**Data block:**
• • • • •
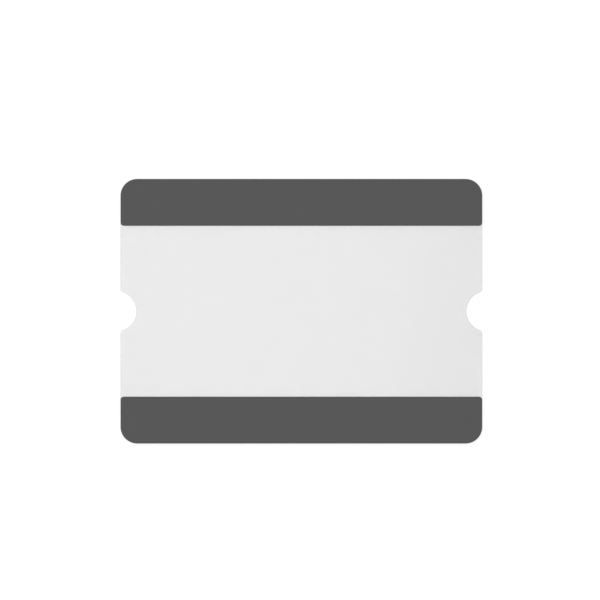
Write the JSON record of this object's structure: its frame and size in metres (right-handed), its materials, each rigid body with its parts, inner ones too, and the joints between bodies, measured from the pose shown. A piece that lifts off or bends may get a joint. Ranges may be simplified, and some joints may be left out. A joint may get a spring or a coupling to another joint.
{
  "type": "self-adhesive marking pocket",
  "caption": "Flat clear film pocket for a label card, with dark bands along its long edges, thumb notches at its open ends, and adhesive strips with release liners on the back.",
  "frame": {"origin": "middle of the pocket's outline, in the plane of the surface that the release liners rest on", "axes": "+X along the long edges, towards one open end; +Y along the short edges, towards the upper band; +Z from the back to the face"},
  "size_m": [0.216, 0.158, 0.002],
  "materials": {
    "clear_film": "smooth clear film with a soft sheen",
    "dark_film": "opaque dark grey film, fine matt grain",
    "seam_foam": "matt dark grey foam tape",
    "adhesive_foam": "matt white foam tape",
    "liner_paper": "coated release paper, low sheen"
  },
  "bodies": {
    "root": {"upper_release_liner": "liner_paper", "lower_release_liner": "liner_paper", "upper_adhesive_strip": "adhesive_foam", "lower_adhesive_strip": "adhesive_foam", "back_sheet": "clear_film", "upper_seam_tape": "seam_foam", "lower_seam_tape": "seam_foam", "window_sheet": "clear_film", "upper_band": "dark_film", "lower_band": "dark_film"}
  },
  "joints": []
}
• • • • •
Give the material above again, word for word.

**Task result:**
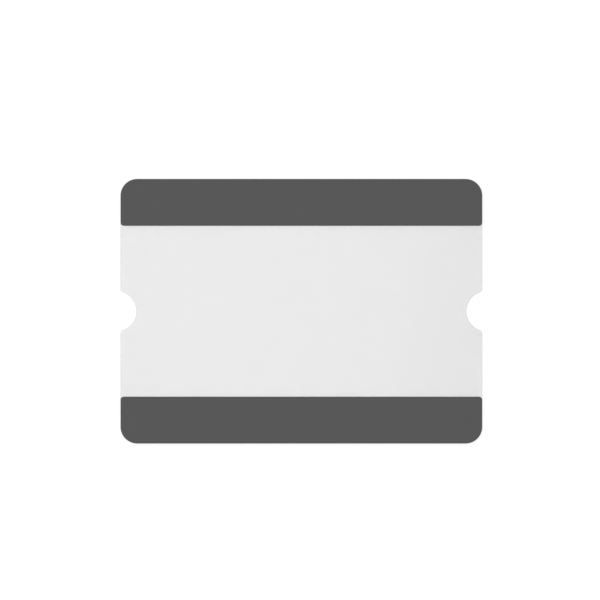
Write the JSON record of this object's structure: its frame and size in metres (right-handed), its materials, each rigid body with its parts, inner ones too, and the joints between bodies, measured from the pose shown. A piece that lifts off or bends may get a joint. Ranges may be simplified, and some joints may be left out. A joint may get a spring or a coupling to another joint.
{
  "type": "self-adhesive marking pocket",
  "caption": "Flat clear film pocket for a label card, with dark bands along its long edges, thumb notches at its open ends, and adhesive strips with release liners on the back.",
  "frame": {"origin": "middle of the pocket's outline, in the plane of the surface that the release liners rest on", "axes": "+X along the long edges, towards one open end; +Y along the short edges, towards the upper band; +Z from the back to the face"},
  "size_m": [0.216, 0.158, 0.002],
  "materials": {
    "clear_film": "smooth clear film with a soft sheen",
    "dark_film": "opaque dark grey film, fine matt grain",
    "seam_foam": "matt dark grey foam tape",
    "adhesive_foam": "matt white foam tape",
    "liner_paper": "coated release paper, low sheen"
  },
  "bodies": {
    "root": {"upper_release_liner": "liner_paper", "lower_release_liner": "liner_paper", "upper_adhesive_strip": "adhesive_foam", "lower_adhesive_strip": "adhesive_foam", "back_sheet": "clear_film", "upper_seam_tape": "seam_foam", "lower_seam_tape": "seam_foam", "window_sheet": "clear_film", "upper_band": "dark_film", "lower_band": "dark_film"}
  },
  "joints": []
}